The judge awarded interest on damages at a commercial rate of 5% and rejected an argument that interest should be reduced because of alleged delay.


  1. The claimants claim interest at a commercial rate from various dates. So far as the costs paid in relation to the insurance claim and their own solicitors, the claimants claim interest from the date of payment. In respect of the claims relating to the property damage, the interest is claimed from 5 March 2010. So far as business interruption losses are claimed, the claimants claim interest from 24 June 2010. Mr Slade explained the reasons why different dates applied for the commencement of the claimants’ claim for interest. However, it is unnecessary to explain such reasons because Mr Piper did not, as I understand, take issue on any of these dates.
  2. The two remaining issues under this head concern (i) the rate of interest to be applied and (ii) whether the period for which interest is claimed should be reduced.
  3. As to the first point, the claimants seek interest at a rate of 6%. In support of that claim, the claimants adduced in evidence the fourth statement of Mr Norcross which deals with 3 aspects of interest viz: (i) that Sugar Hut Group Ltd is bound to pay 5% on its loans to Barclays; (ii) that an equivalent of 6% per annum will be charged on Mr Norcross’s loans to the Sugar Hut companies once the companies can afford to pay; and (iii) that Mr Norcross himself is presently liable to pay interest on borrowing from NatWest at 6.5% plus a risk fee of 0.5%. However, in my view, the actual amount of interest payable either by the Sugar Hut Group Ltd or Mr Norcross is of little, if any, relevance.

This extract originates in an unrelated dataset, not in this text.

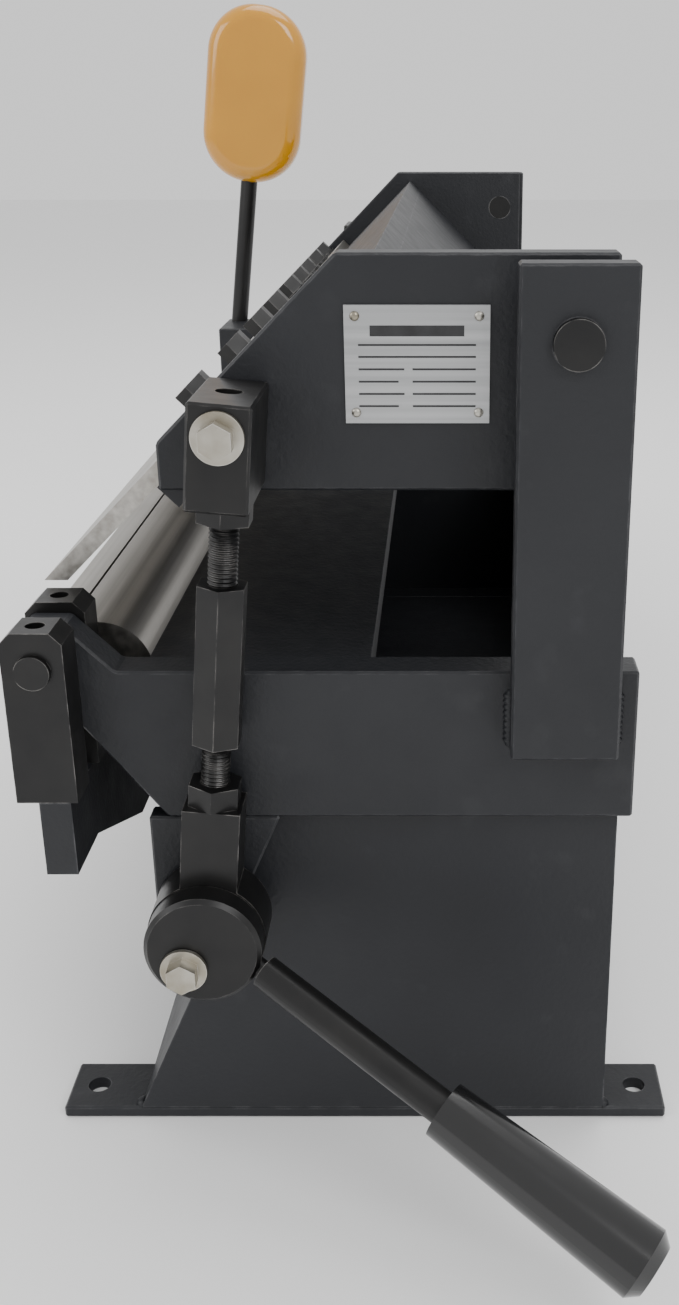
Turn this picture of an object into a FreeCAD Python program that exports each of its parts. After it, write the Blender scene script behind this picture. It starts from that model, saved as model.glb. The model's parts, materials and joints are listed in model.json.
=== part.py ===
import FreeCAD, Part
import math
import os

os.makedirs("parts", exist_ok=True)

# Pan and box brake. Frame: X along the bending line, -Y towards the operator,
# +Z up, origin on the ground midway between the two foot bars. Millimetres.

# ---- driving dimensions -------------------------------------------------
BEND_WIDTH = 610.0        # length of the bed edge and of the finger row
RUN_GAP = 0.3             # side clearance between parts that move past each other
FIT = 0.05                # radial running clearance of pins and bolts
EDGE_EASE = 0.8           # chamfer that takes the sharpness off cut plates
BOLT_R = 4.0              # shank of the linkage bolts
BOLT_AF = 10.0            # heads of the linkage bolts, across flats
BOLT_HEAD = 5.5
WASHER_R = 8.2
WASHER_THICK = 1.6

# feet and base
FOOT_LENGTH = 240.0
FOOT_WIDTH = 28.0
FOOT_THICK = 5.0
FOOT_HOLE_R = 4.5
FOOT_HOLE_INSET = 11.0    # hole centre from each end of the foot bar
BASE_WALL = 6.0
BASE_FRONT_BOTTOM = -89.0
BASE_FRONT_TOP = -29.0
BASE_REAR = 95.0
BASE_TOP = 140.0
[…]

Consistent with the authorities, the real question is not what rate of interest is actually payable by the Sugar Hut Group Ltd, but rather what rate of interest would generally be payable by a company like the Sugar Hut Group Ltd. having regard to the general nature of its business operations. As to that, there was some evidence before me in the form of reports from the Bank of England. Initially, it was Mr Piper’s case that the interest to be awarded by the court should be no more than 3.25%. However, in the light of the material from the Bank of England, it seems to me that the appropriate rate of interest is 5% p.a. simple.
  4. As to the second point, Mr Piper submitted that there have been substantial delays in bringing this claim to trial which have been compounded in part by the failure of the claimants to provide adequate disclosure on a speedy basis. Mr Piper is no doubt right to say that this is a relatively old claim which relates to a fire in September 2009 (i.e. over 5 years ago) and a claim for loss of profits in the following year. However, it seems to me that the delay here is mainly due to three factors viz: (i) the fact that the claimants originally sued the insurers under the insurance policy; (ii) the decision to have a split trial; and (iii) the inevitable (albeit most regrettable) delay in obtaining a hearing in this court. As to the first point, it seems to me that it is difficult, if not impossible, for these defendants properly to criticise the claimants for pursuing the insurers in the first instance. Similarly, it seems to me that it is difficult for these defendants to criticise the claimants for proceeding by way of a split trial. I know nothing at all about the background that led to the eventual settlement of the claim by these claimants against these defendants of liability. As to the third point, the delay in getting a trial date is, as I say, most regrettable but it is certainly not the fault of these claimants.
  5. Having regard to all the above and in the exercise of my discretion, it is my conclusion that the claimants be awarded interest on the sums recoverable as reflected by the terms of this judgment from the dates specified above without interruption until the final order is drawn at the rate of 5% p.a. simple.


The key point here relates to the need to adduce evidence of a kind that will persuade the trial judge that there has been a loss and that this loss was caused by the defendant’s breach.